Pooja had been making comedy videos for social media for 2 years, including one about a snarky barista character and customers in a Brooklyn coffee shop. The concept turned into a series when cinematographer Eyal Cohen suggested filming it in a real café. “He’s extremely talented and I knew that with him, the videos would look amazing,” Pooja says. She wrote four episodes, cast friends, cold-emailed a handful of coffee shops until one said yes, and they made the first batch. One episode hit 8 million views on Instagram, another 3 million on TikTok, with the rest comfortably in the million-plus range, which encouraged them to make more.
"Life in New York City is an amazing inspiration for comedy. I hear and see funny things all the time, and there’s so much about our culture that is absurd."Pooja Tripathi
What the series understands better than most is the performative nature of authenticity. Coffee culture, particularly in urban hubs like New York or Los Angeles, has become so contorted with performance, persona, and lifestyle branding that it has turned into a caricature of itself. And Brooklyn Coffee Shop is a surreal and hyperrealistic rendering of this world.
This includes eccentric characters like finance bros grappling with moral dilemmas, spitirual-chic wellness influencers, and anti-capitalist baristas who upsell mushroom lattes. “A lot of our characters take themselves very seriously within their ridiculous niche worlds,” Pooja shares. In a short 7-episode sci-fi miniseries, they even take the setting into post-humanist timelines, set a 100 years from now which Pooja co-wrote with Benton McClintock.
The show’s diasporic consciousness is also one of its richest undercurrents. Pooja being of South Asian Heritage brings a deeper insight into into the episodes. “I’ve always quietly taken note of the many ways Indian cultural practices are referenced, warped and monetized in Western culture,” she says. "You can find endless 'yogis' in New York and LA who have traveled to Southeast Asia, South America, Bali etc and made it into their entire personality. At the end of the day, you can tell when it’s not genuine because those cultural practices are supposed to be about something greater than yourself, and the people who appropriate them are usually very focused on themselves".
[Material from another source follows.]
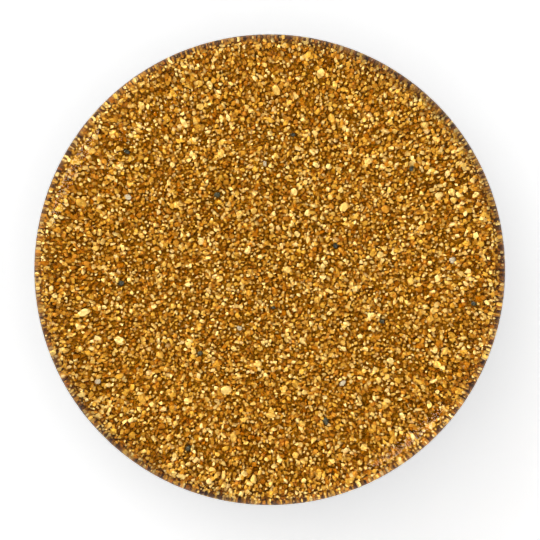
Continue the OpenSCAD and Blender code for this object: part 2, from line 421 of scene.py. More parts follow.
def chips(tree, given, points, facing):
    """A chip at each point, made irregular by its own turn, size and flatness and by a lumpy skin."""
    chip = add_node(tree, "GeometryNodeMeshIcoSphere", None, Radius=1.0,
                    Subdivisions=given["Detail"]).outputs[0]
    turn = add_node(tree, "FunctionNodeEulerToRotation", None, in0=xyz(
        tree, X=times(tree, chance(tree, given, 21, -1), given["Tilt"]),
        Y=times(tree, chance(tree, given, 22, -1), given["Tilt"]),
        Z=chance(tree, given, 23, 0, 6.283))).outputs[0]
    turned = add_node(tree, "FunctionNodeRotateRotation", {"rotation_space": "LOCAL"}, in0=facing,
                      in1=turn).outputs[0]
    large = times(tree, maths(tree, "POWER", chance(tree, given, 31), 2.5), given["Size Spread"])
    size = times(tree, plus(tree, large, 0.82), given["Grain Size"])
    flat = times(tree, size, given["Flatness"])
    flat = times(tree, flat, chance(tree, given, 32, 0.75, 1.25))
    shape = xyz(tree, X=times(tree, size, chance(tree, given, 33, 0.85, 1.3)),
                Y=times(tree, size, chance(tree, given, 34, 0.7, 1.0)), Z=flat)
    made = add_node(tree, "GeometryNodeInstanceOnPoints", None, Points=points, Instance=chip,
                    Rotation=turned, Scale=shape).outputs[0]
    level = vector(tree, "MULTIPLY", position(tree), (1.0, 1.0, 0.0))
    for name, value in (("tint", chance(tree, given, 41)), ("kind", chance(tree, given, 42)),
                        ("home_r", length(tree, level))):
        made = add_node(tree, "GeometryNodeStoreNamedAttribute",
                        {"data_type": "FLOAT", "domain": "INSTANCE"},
                        Geometry=made, Name=name, Value=value).outputs[0]
    made = add_node(tree, "GeometryNodeRealizeInstances", None, Geometry=made).outputs[0]
    lumps = add_node(tree, "ShaderNodeTexNoise", None, Vector=position(tree), Scale=24000.0, Detail=0.0)
    lumps = vector(tree, "SUBTRACT", lumps.outputs["Color"], (0.5, 0.5, 0.5))
    lumps = scaled(tree, lumps, times(tree, given["Roughness"], 2.0))
    return add_node(tree, "GeometryNodeSetPosition", None, Geometry=made, Offset=lumps).outputs[0]


def pressed(tree, given, grains):
    """Grains pressed against the glass: no point passes its wall, its end or the corner between them.
    Rim Squash narrows each grain along the radius, about the place where it lies."""
    axes = add_node(tree, "ShaderNodeSeparateXYZ", None, Vector=position(tree)).outputs
    reach = length(tree, xyz(tree, X=axes[0], Y=axes[1]))
    home_r = add_node(tree, "GeometryNodeInputNamedAttribute", {"data_type": "FLOAT"},
                      Name="home_r").outputs[0]
    off_home = times(tree, maths(tree, "SUBTRACT", reach, home_r), given["Rim Squash"])
    narrowed = plus(tree, home_r, off_home)
    inner_r = maths(tree, "SUBTRACT", given["Glass Radius"], given["Glass Corner"])
    inner_z = maths(tree, "SUBTRACT", given["Glass Top"], given["Glass Corner"])
    past_r = maths(tree, "MAXIMUM", maths(tree, "SUBTRACT", narrowed, inner_r), 0.0)
    past_z = maths(tree, "MAXIMUM", maths(tree, "SUBTRACT", axes[2], inner_z), 0.0)
    past = maths(tree, "SQRT", plus(tree, times(tree, past_r, past_r), times(tree, past_z, past_z)))
    share = maths(tree, "MINIMUM", maths(tree, "DIVIDE", given["Glass Corner"], past), 1.0)
    new_r = plus(tree, maths(tree, "MINIMUM", narrowed, inner_r), times(tree, past_r, share))
    new_z = plus(tree, maths(tree, "MINIMUM", axes[2], inner_z), times(tree, past_z, share))
    ratio = maths(tree, "DIVIDE", new_r, reach)
    inside = xyz(tree, X=times(tree, axes[0], ratio), Y=times(tree, axes[1], ratio), Z=new_z)
    return add_node(tree, "GeometryNodeSetPosition", None, Geometry=grains, Position=inside).outputs[0]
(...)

Pooja acknowledges that her satire is aimed at audiences who may be complicit in the very behaviours she's critiquing, including herself. But the comedic tone of the series becomes a way for her to explore this space of aestheticization of culture with a lens that's critical, but more self aware than sanctimonious.
"Don’t get me wrong, I love turmeric lattes, but I understand how ridiculous it is to take ideas from a culture that has existed for thousands of years, package those ideas differently and mark up the price 50x."Pooja Tripathi
For such a singular, sharp voice we have come to love the series for, its production is surprisingly intimate and independent. “Brooklyn Coffee Shop is made by a very small team of NYC creatives who are all my friends and are each amazing at what they do,” Pooja says.
Eyal Cohen is the cinematographer who also handles lighting design, colouring, and visual effects. Nitay Dagan directs and edits, while Sagi Shahar does sound design. Assistant Director Veronica Hein handles on-set sound, and Hannah Meholick works as Associate Producer. With an incredible eye for comedy, the editing team of Itamar Azulay and Hudson Flynn have been known to fine tune original scripts. Then there's DJ Daughtry in the role of Cale. He's a Juilliard trained actor and Pooja's co-barista in the series, and has improvised some of the funniest lines on the spot.
“I produce and write each episode,” Pooja adds, “and sometimes I co-write with the guest if they’re interested in being more involved in the process.” Every episode, the guests bring their unique comedic instincts that they have been honing on their own channels, elevating the characters on the series. “If there are characters they are known for, I love having them visit the coffee shop because audiences love to see crossovers of their favorite internet worlds," Pooja notes.
Which is perhaps the most striking and characterizing aspect of the series. With recurring characters and crossovers that echo the ensemble dynamics of classic television, but reimagined through the lens of digital creators and meme culture, Brooklyn Coffee Shop emerges as a new-age sitcom for the internet; self-referential, yet interconnected.
"My team and I saw the opportunity to do something we hadn’t seen done on the internet yet. We saw how long it takes and how many hoops you have to jump through to get a TV show made, and we understood that instead of waiting for those things to happen, we could try making a TV show for social media and see what happens."Pooja Tripathi
In many ways, the series underlines the creator economy as the self-sustaining hub of information and entertainment, that it is gradually evolving into. Unlike the rhetoric of traditional media that has always felt a little distant from people's realities, this is a more democratic ecosystem that's in consistent and immediate dialogue with the rhythms of contemporary life — and it does so with style, substance, and subtext.
"More and more shows will pop up as creators evolve to working with new formats. I’ve already seen some cool projects that comedians I know are posting online, and the quality seems to keep rising", Pooja shares. "I think it’s only the beginning for the new world of entertainment that’s being built online."